§ **Exercise objective**: Repeat the records below exactly.

START Data provided

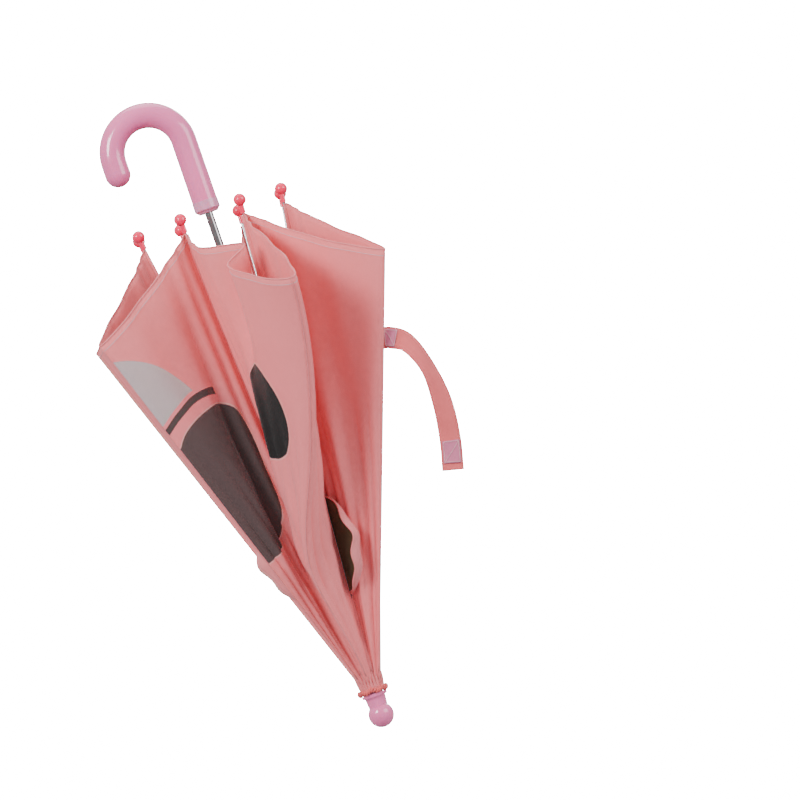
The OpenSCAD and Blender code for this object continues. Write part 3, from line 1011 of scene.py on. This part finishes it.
# The camera: its roll, its turn to the right, and its rise over what it aims at (below 0, it looks up).
VIEW_LEAN = math.radians(19)
VIEW_TURN = math.radians(2.5)
VIEW_RISE = math.radians(-2)
VIEW_WIDTH = 0.76         # how much it takes in, in metres, at what it aims at
VIEW_DISTANCE = 7.0
VIEW_ASIDE, VIEW_ABOVE = 0.114, 0.2525    # what it aims at, beside the shaft and above the crown trim
SENSOR = 36
LIT_ABOVE = 0.28          # what the lights aim at, above the crown trim
# Each light's place, the side of its square and its power.
LIGHTS = {
    "key": ((-1.1, -1.5, 0.75), 0.7, 40),
    "fill": ((1.6, -1.2, 0.2), 1.2, 27),
    "top": ((0.3, 0.3, 1.5), 1.2, 12),
    "rear": ((0.8, 1.6, 0.6), 1.0, 24),
}


def area_light(name, where, target, size, power):
    data = bpy.data.lights.new(name, "AREA")
    data.shape = "SQUARE"
    data.size = size
    data.energy = power
    light = bpy.data.objects.new(name, data)
    light.location = where
    light.rotation_euler = (target - Vector(where)).to_track_quat("-Z", "Y").to_euler()
    bpy.context.scene.collection.objects.link(light)


def main_camera(target):
    """A long lens, turned round its own axis so that the umbrella leans."""
    data = bpy.data.cameras.new("camera")
    data.sensor_width = SENSOR
    data.lens = SENSOR * VIEW_DISTANCE / VIEW_WIDTH
    camera = bpy.data.objects.new("camera", data)
    level = math.cos(VIEW_RISE)
    ahead = Vector((level * math.sin(VIEW_TURN), level * math.cos(VIEW_TURN), -math.sin(VIEW_RISE)))
    across = ahead.cross(UP).normalized()
    up = Matrix.Rotation(VIEW_LEAN, 3, ahead) @ across.cross(ahead)
    right = ahead.cross(up)
    place = Matrix((right, up, -ahead)).transposed().to_4x4()
    place.translation = target - ahead * VIEW_DISTANCE
    camera.matrix_world = place
    bpy.context.scene.collection.objects.link(camera)
    bpy.context.scene.camera = camera


def camera_and_light():
    low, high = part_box("crown_trim")
    crown_z = (low[2] + high[2]) / 2
    main_camera(Vector((VIEW_ASIDE, 0, crown_z + VIEW_ABOVE)))
    for name, (where, size, power) in LIGHTS.items():
        area_light(name, where, Vector((0, 0, crown_z + LIT_ABOVE)), size, power)


camera_and_light()
dress_frame()
canopy()
seam_tapes()
crown_gather()
crown_trim()
ear(1, 1, 0.22, 0.62)
ear(2, 7, 0.30, 0.18)
strap()
stage()
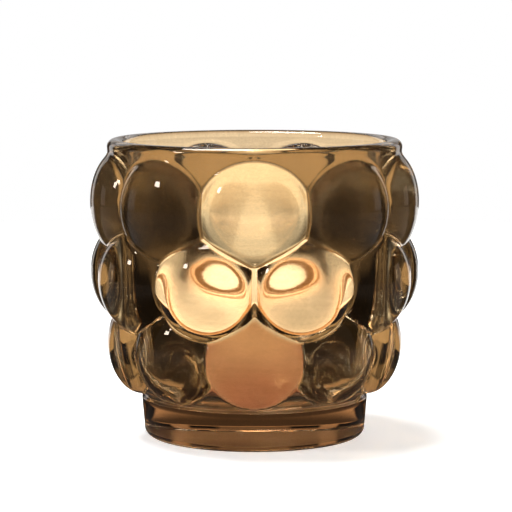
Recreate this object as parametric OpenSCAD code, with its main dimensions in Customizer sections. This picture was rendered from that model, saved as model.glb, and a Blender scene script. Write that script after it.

END Data provided

§ **Problem solution**:
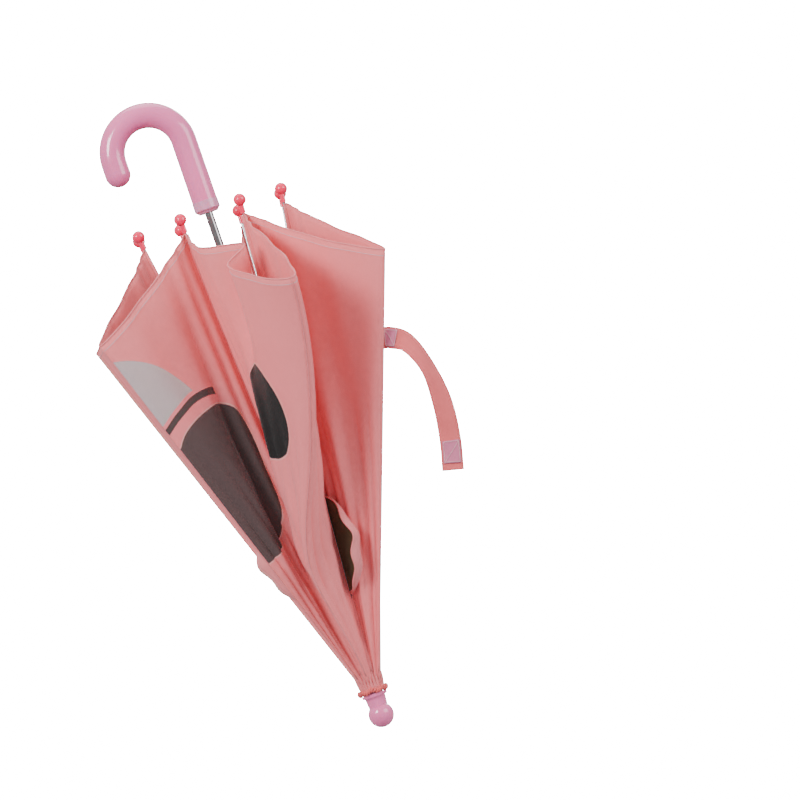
The OpenSCAD and Blender code for this object continues. Write part 3, from line 1011 of scene.py on. This part finishes it.
# The camera: its roll, its turn to the right, and its rise over what it aims at (below 0, it looks up).
VIEW_LEAN = math.radians(19)
VIEW_TURN = math.radians(2.5)
VIEW_RISE = math.radians(-2)
VIEW_WIDTH = 0.76         # how much it takes in, in metres, at what it aims at
VIEW_DISTANCE = 7.0
VIEW_ASIDE, VIEW_ABOVE = 0.114, 0.2525    # what it aims at, beside the shaft and above the crown trim
SENSOR = 36
LIT_ABOVE = 0.28          # what the lights aim at, above the crown trim
# Each light's place, the side of its square and its power.
LIGHTS = {
    "key": ((-1.1, -1.5, 0.75), 0.7, 40),
    "fill": ((1.6, -1.2, 0.2), 1.2, 27),
    "top": ((0.3, 0.3, 1.5), 1.2, 12),
    "rear": ((0.8, 1.6, 0.6), 1.0, 24),
}


def area_light(name, where, target, size, power):
    data = bpy.data.lights.new(name, "AREA")
    data.shape = "SQUARE"
    data.size = size
    data.energy = power
    light = bpy.data.objects.new(name, data)
    light.location = where
    light.rotation_euler = (target - Vector(where)).to_track_quat("-Z", "Y").to_euler()
    bpy.context.scene.collection.objects.link(light)


def main_camera(target):
    """A long lens, turned round its own axis so that the umbrella leans."""
    data = bpy.data.cameras.new("camera")
    data.sensor_width = SENSOR
    data.lens = SENSOR * VIEW_DISTANCE / VIEW_WIDTH
    camera = bpy.data.objects.new("camera", data)
    level = math.cos(VIEW_RISE)
    ahead = Vector((level * math.sin(VIEW_TURN), level * math.cos(VIEW_TURN), -math.sin(VIEW_RISE)))
    across = ahead.cross(UP).normalized()
    up = Matrix.Rotation(VIEW_LEAN, 3, ahead) @ across.cross(ahead)
    right = ahead.cross(up)
    place = Matrix((right, up, -ahead)).transposed().to_4x4()
    place.translation = target - ahead * VIEW_DISTANCE
    camera.matrix_world = place
    bpy.context.scene.collection.objects.link(camera)
    bpy.context.scene.camera = camera


def camera_and_light():
    low, high = part_box("crown_trim")
    crown_z = (low[2] + high[2]) / 2
    main_camera(Vector((VIEW_ASIDE, 0, crown_z + VIEW_ABOVE)))
    for name, (where, size, power) in LIGHTS.items():
        area_light(name, where, Vector((0, 0, crown_z + LIT_ABOVE)), size, power)


camera_and_light()
dress_frame()
canopy()
seam_tapes()
crown_gather()
crown_trim()
ear(1, 1, 0.22, 0.62)
ear(2, 7, 0.30, 0.18)
strap()
stage()
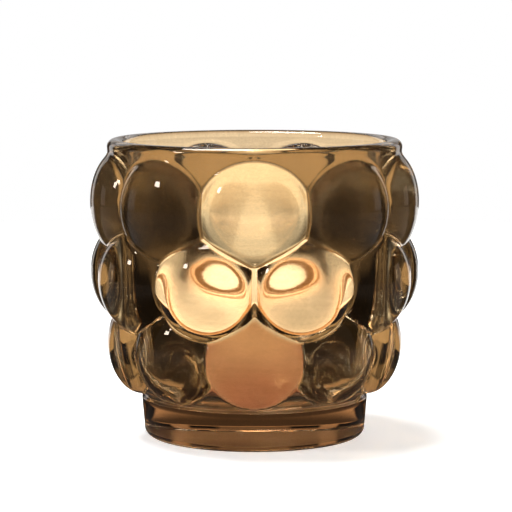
Recreate this object as parametric OpenSCAD code, with its main dimensions in Customizer sections. This picture was rendered from that model, saved as model.glb, and a Blender scene script. Write that script after it.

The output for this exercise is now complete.